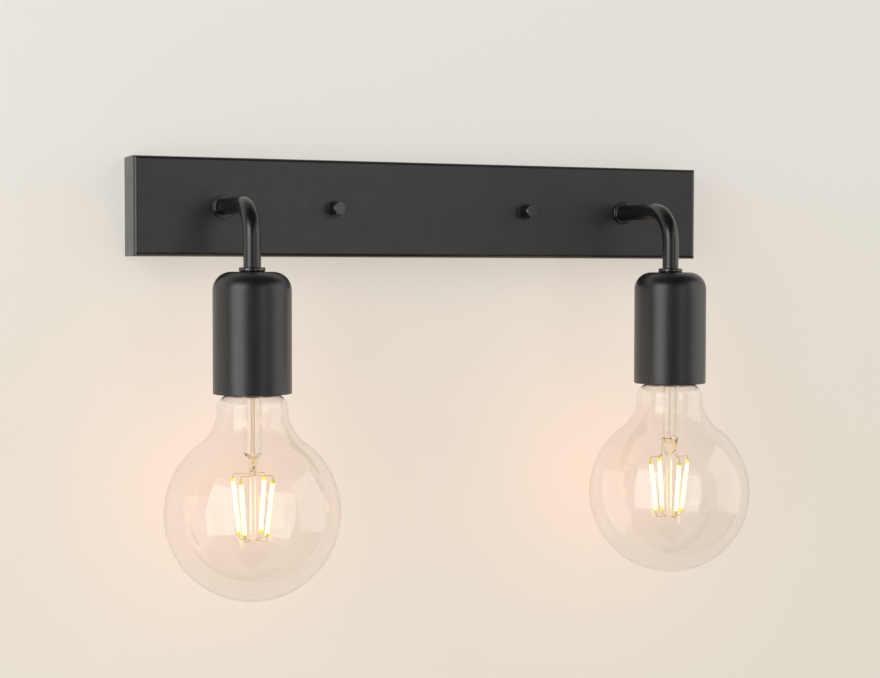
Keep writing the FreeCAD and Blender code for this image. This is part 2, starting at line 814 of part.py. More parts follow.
def earth_tag():
    x = arm_spacing / 2
    start, axis = tag_barrel_place()
    end = start + tag_barrel_length
    eye = facing_in(Part.makeCylinder(tag_diameter / 2, tag_thickness), x, washer_face, 0)
    tail_corner = Vector(end - tag_thickness, washer_face, -tag_tail_width / 2)
    tail = Part.makeBox(x - tail_corner.x, tag_thickness, tag_tail_width, tail_corner)
    barrel = along_x(tag_barrel_diameter, start, end, axis, 0)
    tag = eye.fuse([tail, barrel])
    bore = hole_through(tube_diameter + 2 * tube_clearance, x, 0, washer_face, washer_face + tag_thickness)
    return tag.cut([bore, along_x(core_diameter + 2 * small_gap, start, end, axis, 0)])


def routed(points, fixed):
    """Insulated lead through the points. Each bend is as large as its two runs allow, unless its
    radius is fixed by what holds it. Both ends are stripped."""
    radii = [0]
    for index in range(1, len(points) - 1):
        back = points[index - 1] - points[index]
        ahead = points[index + 1] - points[index]
        turn = math.pi - back.getAngle(ahead)
        room = bend_share * min(back.Length, ahead.Length) / math.tan(turn / 2)
        radii.append(fixed.get(index, room))
    lead = swept(rounded_wire(points, radii + [0], closed=False), lead_diameter)
    cores = []
    for end, inner in ((points[0], points[1]), (points[-1], points[-2])):
        away = (end - inner).normalize()
        start = end - away * core_length
        cores.append(Part.makeCylinder(core_diameter / 2, 2 * core_length, start, away))
    return lead.fuse(cores)


def lamp_lead(side, lane):
    """Lead from one side's lampholder through its arm to the terminal block, above the studs for
    lane 1 and below them for lane -1."""
    x = side * arm_spacing / 2
    shift = side * lane
    in_tube = x + shift * lead_offset
    at_holder = x + shift * terminal_offset
    pole = lane * pole_pitch
    points = [
        Vector(at_holder, arm_axis, block_top + small_gap),
        Vector(at_holder, arm_axis, block_top + lead_rise),
        Vector(in_tube, arm_axis, tube_end - lead_lead_in),
        Vector(in_tube, arm_axis, 0),
        Vector(in_tube, pole_axis, 0),
    ]
    block_end = block_place + side * (terminal_length / 2 - entry_depth + small_gap)
    if side < 0:
        lane_height = lane * lead_lane_height
        points.append(Vector(in_tube, pole_axis, lane_height))
        points.append(Vector(block_end - lane_turn_length, pole_axis, lane_height))
        points.append(Vector(block_end - lane_straight_length, pole_axis, pole))
    else:
        points.append(Vector(in_tube, pole_axis, pole))
    points.append(Vector(block_end, pole_axis, pole))
    room_behind_tube = pole_axis - tube_tail
    fixed = {3: arm_bend_radius, 4: min(room_behind_tube, bend_share * abs(points[5].z))}
    return routed(points, fixed)


def earth_lead():
    start = block_place + terminal_length / 2 - entry_depth + small_gap
    end, axis = tag_barrel_place()
    points = [
        Vector(start, pole_axis, 0),
        Vector(start + earth_lead_straight, pole_axis, 0),
        Vector(end - earth_lead_straight, axis, 0),
        Vector(end - small_gap, axis, 0),
    ]
    return routed(points, {})


def grouped(shapes):
    return Part.makeCompound(shapes) if isinstance(shapes, list) else shapes


def in_lamp(shape, name):
    """Places a bulb piece, built about the Z axis, in its side's lampholder."""
    placed = grouped(shape).copy()
    placed.rotate(ORIGIN, UP, bulb_turn_degrees[name])
    placed.translate(Vector(SIDES[name] * arm_spacing / 2, arm_axis, 0))
    return placed


def fixed_pieces():
    pieces = {
        "backplate": backplate(),
        "wall_bracket": wall_bracket(),
        "mounting_studs": mounting_studs(),
        "stud_lock_nuts": stud_lock_nuts(),
        "arm_washers": arm_washers(),
        "arm_nuts": arm_nuts(),
        "holder_screws": holder_screws(),
        "terminal_block": terminal_block(),
        "terminal_sleeves": terminal_sleeves(),
        "terminal_screws": terminal_screws(),
        "block_screw": block_screw(),
        "earth_screw": earth_screw(),
        "earth_tag": earth_tag(),
        "earth_lead": earth_lead(),
    }
    makers = (arm_tube, wall_ferrule, cup_collar, cup, holder_bush, holder_dome, holder_skirt)
    makers += (contact_block, socket_shell, centre_contact)
    for name, side in SIDES.items():
        for make in makers:
            pieces[name + "_" + make.__name__] = make(side * arm_spacing / 2)
        pieces[name + "_live_lead"] = lamp_lead(side, 1)
        pieces[name + "_neutral_lead"] = lamp_lead(side, -1)
    return pieces


def moving_pieces():
    pieces = {}
    bulb_makers = (tip_contact, bulb_glass, screw_cap, cap_insulator, driver_board)
    bulb_makers += (glass_stem, support_wires, filaments)
    built = {make.__name__: make() for make in bulb_makers}
    for name, side in SIDES.items():
        pieces[name + "_nut_washer"] = nut_washer(side)
        pieces[name + "_cap_nut"] = cap_nut(side)
        for piece, shape in built.items():
            pieces[name + "_" + piece] = in_lamp(shape, name)
    return pieces


def main():
    os.makedirs("parts", exist_ok=True)
    pieces = fixed_pieces()
    pieces.update(moving_pieces())
    for node, shape in pieces.items():
        grouped(shape).exportStep("parts/" + node + ".step")


main()
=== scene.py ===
"""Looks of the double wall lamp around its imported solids. The lamp's lengths are in millimetres
until a mesh is made, and those of the room, lights and camera are in metres. The origin, X, Y and
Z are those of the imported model."""

import math

import bmesh
import bpy
from mathutils import Matrix, Vector


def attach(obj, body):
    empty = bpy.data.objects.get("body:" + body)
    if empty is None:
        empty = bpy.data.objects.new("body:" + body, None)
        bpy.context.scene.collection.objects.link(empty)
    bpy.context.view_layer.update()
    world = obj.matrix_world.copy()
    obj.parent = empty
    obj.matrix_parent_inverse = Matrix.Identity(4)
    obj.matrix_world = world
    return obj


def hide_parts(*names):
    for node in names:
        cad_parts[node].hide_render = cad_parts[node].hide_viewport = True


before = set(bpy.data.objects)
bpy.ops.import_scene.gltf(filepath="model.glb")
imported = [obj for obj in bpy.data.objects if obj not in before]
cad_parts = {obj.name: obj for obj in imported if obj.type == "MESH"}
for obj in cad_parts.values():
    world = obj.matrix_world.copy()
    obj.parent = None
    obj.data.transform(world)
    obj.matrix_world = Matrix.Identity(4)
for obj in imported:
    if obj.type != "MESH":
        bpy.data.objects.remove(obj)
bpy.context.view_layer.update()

MM = 0.001
TURN = 2 * math.pi
SIDES = {"left": -1, "right": 1}

# Sizes that the solids have too
plate_front = -26.7
plate_inside = -25.5
arm_x = 127.15
arm_axis = -89.0
arm_bend = 20.0
tube_radius = 4.75
tube_bore = 3.75
tube_clearance = 0.15
tube_hole = tube_radius + tube_clearance
tube_tail = -18.2
tube_end = -47.0
cup_top = -36.8
ceiling = -38.0
cup_rim = -102.5
cup_radius = 21.2
cup_wall = 1.2
cup_shoulder = 10.0
stud_x = 60.85
stud_head_back = -1.0
stud_tip = -33.7
nut_seat = -27.6
globe_radius = 47.5
globe_centre = -167.145
neck_radius = 19.2
neck_fillet = 22.0
seal_radius = 12.65
neck_top = -96.65
cap_edge = -102.65
cap_shell_top = -80.65
bulb_tip = -76.15
screw_pitch = 3.629
bulb_turn = {"left": math.radians(90), "right": math.radians(-45)}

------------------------

**Set problem:** Going down the listing above, begin printing at the line with "for piece, shape" and finish with the line with "from mathutils import Matrix, Vector", exactly as they appear.

**Exercise response:**
        for piece, shape in built.items():
            pieces[name + "_" + piece] = in_lamp(shape, name)
    return pieces


def main():
    os.makedirs("parts", exist_ok=True)
    pieces = fixed_pieces()
    pieces.update(moving_pieces())
    for node, shape in pieces.items():
        grouped(shape).exportStep("parts/" + node + ".step")


main()
=== scene.py ===
"""Looks of the double wall lamp around its imported solids. The lamp's lengths are in millimetres
until a mesh is made, and those of the room, lights and camera are in metres. The origin, X, Y and
Z are those of the imported model."""

import math

import bmesh
import bpy
from mathutils import Matrix, Vector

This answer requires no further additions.